Chazelle's La La Land screenplay, in fact, was finished before he began work on Whiplash, the tale of a promising jazz drummer (Miles Teller) and his maniacal music school prof (J.K. Simmons, who won an Academy Award for his trouble).
"There were years of developing, writing the La La Land script and the music, and, eventually, we had a full script, we had every song - the melodies, even to a large degree the orchestrations were all set, with placeholder lyrics," Chazelle said. "But there was still that missing ingredient of having people who were actually masters of the form of lyric-writing, of storytelling through song."
Enter Benj Pasek and Justin Paul, the songwriting duo behind TV's Smash and the Tony-nominated A Christmas Story, The Musical. The pair's latest, Dear Evan Hansen, opens Sunday on Broadway. (See David Patrick Stearns' article on page H10.) The lyrics Pasek and Paul crafted for La La Land - from the wry and dreamy duet "A Lovely Night" to Stone's showstopper ballad, "Audition (The Fools Who Dream)" - are sublime. They move the narrative along with precision, poetry, and Cole Porteresque panache.
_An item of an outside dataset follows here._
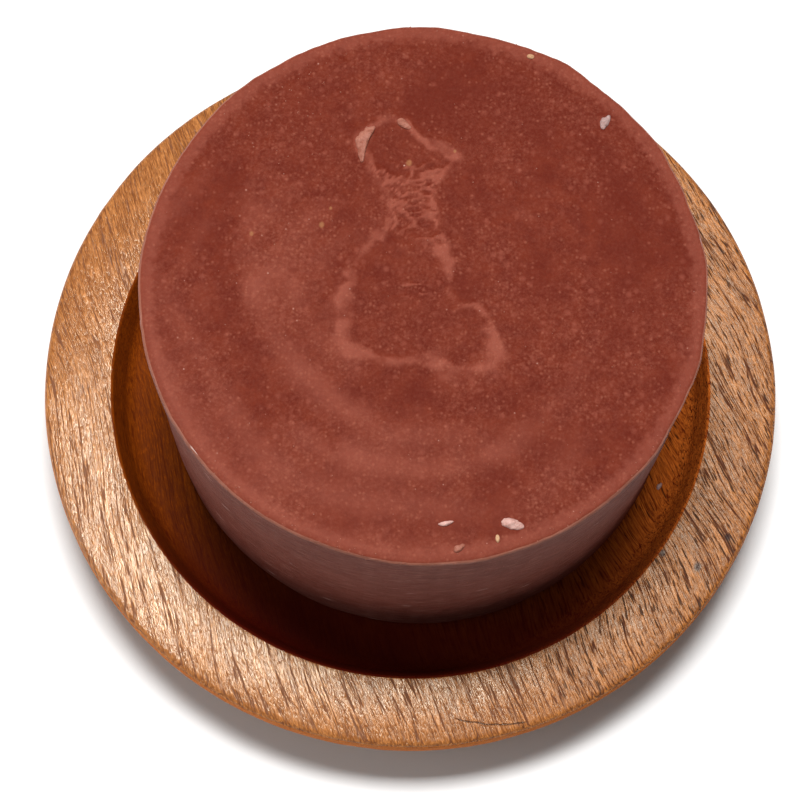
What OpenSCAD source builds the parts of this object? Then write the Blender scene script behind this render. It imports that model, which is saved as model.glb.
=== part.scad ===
// A round shaving soap puck standing in the shallow recess of a turned wooden dish.
// Units are millimetres. Z is up, and the origin is the centre of the dish's foot, on the table.

/* [Soap puck] */
// Diameter of the puck across its lathering face
puck_d = 71; // [55:0.5:90]
// Height of the puck from its underside to its lathering face
puck_h = 41; // [20:0.5:55]
// How much narrower the underside is than the lathering face, the draft of the mould
puck_draft = 0.6; // [0:0.1:4]
// Radius worn on the edge of the lathering face
puck_top_round = 0.7; // [0.3:0.1:2]
// Radius on the edge of the underside
puck_base_round = 1.8; // [0.5:0.1:4]

/* [Dish] */
// Ring of floor left free round a centred puck, for fingertips and for water
finger_gap = 4.4; // [3:0.1:9]
// Depth of the recess below the rim
recess_depth = 5.8; // [4:0.1:12]
// How much wider the recess is at its mouth than at its floor, on each side
recess_flare = 1.8; // [0.5:0.1:4]
// Radius where the recess wall meets its floor
floor_fillet = 2.4; // [0.3:0.1:3]
// Width of the flat rim, from the mouth of the recess to the outer edge
rim_w = 9.5; // [5:0.1:16]
// Rise of the rim's gentle crown above its two edges
rim_crown = 0.1; // [0.05:0.05:0.6]
// Height of the upright band round the outer edge
edge_h = 3.2; // [2.4:0.1:5]
// Radius on the upper corner of the outer edge
edge_round = 0.8; // [0.3:0.1:1.5]
// Radius on the lip where the rim turns down into the recess
lip_round = 0.5; // [0.2:0.1:1.2]
// Thickness of the wood under the recess
floor_t = 6; // [4:0.1:10]

/* [Foot] */
// How far the foot ring lies inside the dish's widest edge, where fingers lift the dish
foot_inset = 17.2; // [12:0.1:24]
// Width of the foot ring
foot_w = 6; // [4:0.5:10]
// Height of the hollow turned inside the foot ring
foot_relief = 1.2; // [0.6:0.1:2]
// Height of the foot ring below the belly of the dish
foot_h = 2; // [1:0.1:3]
// Chamfer on both corners of the foot ring
foot_chamfer = 0.4; // [0.2:0.1:0.8]

/* [Fit] */
// Clearance under the puck, so that puck and dish stay two pieces
seat_gap = 0.05; // [0.02:0.01:0.2]
// How far the puck was set down off centre, as a share of the finger gap
puck_drift = 0.42; // [0:0.01:0.8]
// Direction of that drift, from +X towards +Y, in degrees
puck_drift_angle = 58; // [0:1:359]

/* [Hidden] */

round_steps = 6;   // straight steps in each rounded corner
belly_steps = 14;  // straight steps in the belly's curve
crown_steps = 6;   // straight steps across the rim's crown
turned_fn = 128;   // smoothness of turned surfaces in the preview
flake_fn = 20;     // smoothness of the flakes
flake_taper = 0.7; // how wide a flake's upper side is, as a share of its lower side

puck_top_r = puck_d / 2;
puck_base_r = puck_top_r - puck_draft / 2;
floor_r = puck_top_r + finger_gap;
mouth_r = floor_r + recess_flare;
dish_r = mouth_r + rim_w;
floor_z = foot_relief + floor_t;
rim_z = floor_z + recess_depth;
widest_z = rim_z - edge_h;
foot_r = dish_r - foot_inset;
wall_lean = atan(recess_flare / recess_depth);
// Tangent length of a rounded wall corner, per unit of its radius
corner_share = 1 / tan((90 + wall_lean) / 2);

puck_z = floor_z + seat_gap;
puck_top_z = puck_z + puck_h;
drift = finger_gap * puck_drift;
puck_x = drift * cos(puck_drift_angle);
puck_y = drift * sin(puck_drift_angle);

// Points along a circular arc
function arc(x, z, r, from, to, steps = round_steps) =
    [for (i = [0:steps]) let (a = from + (to - from) * i / steps) [x + r * cos(a), z + r * sin(a)]];

// Points along a quarter ellipse from its lowest point to its widest point
function belly(x0, z0, x1, z1, steps = belly_steps) =
    [for (i = [0:steps]) let (a = 90 * i / steps) [x0 + (x1 - x0) * sin(a), z1 - (z1 - z0) * cos(a)]];

// Points along the crown, from the outer edge in to the lip: a parabola that rises in the middle
function crown(x0, x1, z, rise, steps = crown_steps) =
    [for (i = [1:steps - 1]) let (t = i / steps) [x0 + (x1 - x0) * t, z + rise * 4 * t * (1 - t)]];

foot_profile = [
    [0, foot_relief],
    [foot_r - foot_w - foot_relief, foot_relief],
    [foot_r - foot_w, foot_chamfer],
    [foot_r - foot_w + foot_chamfer, 0],
    [foot_r - foot_chamfer, 0],
    [foot_r, foot_chamfer],
];
edge_z = rim_z - rim_crown;   // height of the rim's two edges, under the top of its crown
rim_profile = concat(
    arc(dish_r - edge_round, edge_z - edge_round, edge_round, 0, 90),
    crown(dish_r - edge_round, mouth_r + lip_round * corner_share, edge_z, rim_crown),
    arc(mouth_r + lip_round * corner_share, edge_z - lip_round, lip_round, 90, 180 - wall_lean)
);
recess_profile = concat(
    arc(floor_r - floor_fillet * corner_share, floor_z + floor_fillet, floor_fillet, -wall_lean, -90),
    [[0, floor_z]]
);

module dish() {
    color("peru")
        rotate_extrude($fn = turned_fn)
            polygon(concat(
                foot_profile,
                belly(foot_r, foot_h, dish_r, widest_z),
                rim_profile,
                recess_profile
            ));
}

module soap_puck() {
    color("brown")
        translate([puck_x, puck_y, puck_z])
            rotate_extrude($fn = turned_fn)
                polygon(concat(
                    [[0, 0]],
                    arc(puck_base_r - puck_base_round, puck_base_round, puck_base_round, -90, 0),
                    arc(puck_top_r - puck_top_round, puck_h - puck_top_round, puck_top_round, 0, 90),
                    [[0, puck_h]]
                ));
}

// A thin flake of soap round discs of [x, y, radius], the thickest disc first
module flake(discs, thickness) {
    hull()
        for (disc = discs) {
            disc_h = thickness * sqrt(disc[2] / discs[0][2]);
            translate([disc.x, disc.y, 0])
                cylinder(h = disc_h, r1 = disc[2], r2 = disc[2] * flake_taper, $fn = flake_fn);
        }
}

// Places a flake on the lathering face, so far in from the puck's edge and turned about its own middle
module on_puck(angle, inset, turn) {
    r = puck_top_r - inset;
    translate([puck_x + r * cos(angle), puck_y + r * sin(angle), puck_top_z])
        rotate(turn)
            children();
}

module flake_oblong() {
    color("mistyrose")
        on_puck(angle = -68, inset = 3, turn = -10)
            flake([[0, 0, 0.74], [0.75, 0, 0.62], [-0.85, 0.1, 0.7]], thickness = 0.8);
}

module flake_grain() {
    color("navajowhite")
        on_puck(angle = -72, inset = 1.9, turn = 82)
            flake([[0.3, 0, 0.28], [-0.3, 0, 0.26]], thickness = 0.42);
}

module flake_grey() {
    color("rosybrown")
        on_puck(angle = 46.5, inset = 3.4, turn = 62)
            flake([[0.1, 0, 0.75], [0.75, 0.2, 0.36], [-0.7, -0.1, 0.5]], thickness = 0.6);
}

module flake_cream() {
    color("navajowhite")
        on_puck(angle = 69, inset = 1.3, turn = -12)
            flake([[0.25, 0, 0.32], [-0.35, 0.05, 0.24]], thickness = 0.4);
}

module flake_sliver() {
    color("lightpink")
        on_puck(angle = -82.5, inset = 4.8, turn = 8)
            flake([[0, 0, 0.24], [1, 0.15, 0.14], [-0.9, -0.1, 0.16]], thickness = 0.3);
}

module flake_curl() {
    color("lightpink")
        on_puck(angle = 114, inset = 15, turn = -86)
            flake([[-0.7, 0.1, 0.8], [0.8, -0.1, 0.62], [1.7, 0.1, 0.3]], thickness = 0.8);
}

module flake_nub() {
    color("lightpink")
        on_puck(angle = 99.5, inset = 13.6, turn = -35)
            flake([[-0.3, 0, 0.55], [0.6, 0, 0.4]], thickness = 0.65);
}

module crumb_front_edge() {
    color("lightpink")
        on_puck(angle = -80, inset = 1.6, turn = 20)
            flake([[0, 0, 0.6], [0.4, 0.2, 0.35], [-0.4, 0.1, 0.4]], thickness = 0.6);
}

// A crumb that fell into the recess and lies against the fillet at the foot of its wall
module crumb_in_recess() {
    angle = -18.8;
    crumb_r = 0.42;
    r = floor_r - floor_fillet * corner_share - crumb_r;
    color("antiquewhite")
        translate([r * cos(angle), r * sin(angle), floor_z])
            rotate(angle)
                flake([[0, 0, crumb_r], [-0.1, 0.45, 0.28]], thickness = 0.5);
}

dish();
soap_puck();
flake_oblong();
flake_grain();
flake_grey();
flake_cream();
flake_sliver();
flake_curl();
flake_nub();
crumb_front_edge();
crumb_in_recess();
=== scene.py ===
"""A round shaving soap puck standing in the shallow recess of a turned wooden dish.

Shapes are worked out in millimetres and become metres in mesh_object(). Angles run from +X towards +Y.
"""
import math

import bpy
import numpy as np
from mathutils import Matrix, Vector


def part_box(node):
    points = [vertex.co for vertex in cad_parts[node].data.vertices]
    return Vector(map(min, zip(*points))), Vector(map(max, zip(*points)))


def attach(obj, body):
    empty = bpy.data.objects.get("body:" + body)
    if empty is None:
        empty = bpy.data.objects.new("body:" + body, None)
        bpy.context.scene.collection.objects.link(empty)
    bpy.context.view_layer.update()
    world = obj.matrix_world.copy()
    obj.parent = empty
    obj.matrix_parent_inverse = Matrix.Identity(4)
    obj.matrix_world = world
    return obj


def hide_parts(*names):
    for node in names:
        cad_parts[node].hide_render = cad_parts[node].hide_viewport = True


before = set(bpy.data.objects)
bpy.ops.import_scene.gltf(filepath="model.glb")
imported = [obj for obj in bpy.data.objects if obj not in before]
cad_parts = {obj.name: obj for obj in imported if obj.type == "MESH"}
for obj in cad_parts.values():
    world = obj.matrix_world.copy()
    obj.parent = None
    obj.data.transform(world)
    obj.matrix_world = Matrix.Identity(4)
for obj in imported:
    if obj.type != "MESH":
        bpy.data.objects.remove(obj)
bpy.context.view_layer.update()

MM = 0.001

# ---------------------------------------------------------------- sizes, from the frame


def node_box(name):
    """Lowest and highest corner of a CAD node, in millimetres."""
    low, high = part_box(name)
    return np.array(low) / MM, np.array(high) / MM


dish_low, dish_high = node_box("dish")
puck_low, puck_high = node_box("soap_puck")

DISH_R = (dish_high[0] - dish_low[0]) / 2
RIM_Z = dish_high[2]
PUCK_R = (puck_high[0] - puck_low[0]) / 2
PUCK_H = puck_high[2] - puck_low[2]
PUCK_AT = (puck_low + puck_high) / 2 * (1, 1, 0) + puck_low * (0, 0, 1)

# the dish's turned sizes
RIM_W = 9.5
RIM_CROWN = 0.1
RECESS_DEPTH = 5.8
RECESS_FLARE = 1.8
EDGE_H = 3.2
EDGE_ROUND = 0.8
LIP_ROUND = 0.5
FLOOR_FILLET = 2.4
FOOT_INSET = 17.2
FOOT_W = 6.0
FOOT_H = 2.0
FOOT_RELIEF = 1.2
FOOT_CHAMFER = 0.4

# the puck's moulded sizes
PUCK_DRAFT = 0.3
PUCK_TOP_ROUND = 0.7
PUCK_BASE_ROUND = 1.8

# ---------------------------------------------------------------- small helpers for shapes


def smooth_step(low, high, value):
    """0 below low, 1 above high and a smooth slope between; high may be the lower one."""
    t = np.clip((value - low) / (high - low), 0, 1)
    return t * t * (3 - 2 * t)


def lattice(cells, seed):
    """One fixed random number from -1 to 1 for each whole-number cell."""
    mixed = cells[..., 0] * 374761393 + cells[..., 1] * 668265263 + cells[..., 2] * 2147483629 + seed * 144665
    mixed = (mixed ^ (mixed >> 13)) * 1274126177 & 0x7FFFFFFF
    mixed = (mixed ^ (mixed >> 16)) * 668265263 & 0x7FFFFFFF
    return (mixed >> 7 & 0xFFFF) / 32767.5 - 1


def lumps(points, width, seed, octaves=1):
    """Smooth random heights from about -1 to 1 at points, with features about so wide."""
    total, weight, reach = 0, 1, 0
    for octave in range(octaves):
        p = np.asarray(points) / width * 2 ** octave
        cell = np.floor(p).astype(np.int64)
        t = p - cell
        t = t * t * (3 - 2 * t)
        value = 0
        for corner in np.ndindex(2, 2, 2):
            share = np.prod(np.where(corner, t, 1 - t), axis=-1)
            value = value + share * lattice(cell + corner, seed + octave)
        total = total + weight * value
        reach += weight
        weight /= 2
    return total / reach * 1.6


def flat_points(x, y):
    """Points in the plane z = 0, for lumps()."""
    return np.stack([x, y, np.zeros_like(x)], axis=-1)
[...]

"Benj and Justin were in New York at the time, so they would come to L.A., and we would go to New York, back and forth, for probably about a year, working on the songs," said Chazelle. "And once we started working with the actors, then character work would inform script work, which would then inform the lyrics. It became this ongoing thing . . . even in shooting.
"One song ["A Lovely Night"] we started shooting without final lyrics," he said. "Benj and Justin were definitely put through the wringer . . . in terms of working under that kind of pressure."
As for those actors, Chazelle had already been talking to Gosling before La La Land was anywhere near ready to go. The two had been discussing a project about Neil Armstrong, the first man on the moon. (Chazelle is working with Spotlight screenwriter Josh Singer on the film. If all goes as planned, it will be Chazelle's next feature.)
When Gosling heard Chazelle was cooking up a musical, he took notice. "He and I would share our love for Gene Kelly and riff on musicals we loved, and so that led to him looking at this," Chazelle said. "And then I met Emma when she was doing Cabaret in New York. . . . A lucky stroke."
Luckier still, given the fact that Gosling and Stone were friends and had already worked together in Crazy Stupid Love and Gangster Squad.
"It was nice to have that built-in chemistry," Chazelle said about his leads, "because they were both doing something that they'd never done, kind of jumping off a cliff a little bit. And so they were able to be each other's safety net when it came to these big numbers, and when it came to just really putting yourself out there in a musical. . . .
"There's nothing potentially more embarrassing than this genre. It's a genre that's both thrilling and terrifying for performers. So I think it was great that they were able to really guide each other through it, much as the characters guide each other through the story in the film."
And through those traffic jams, too.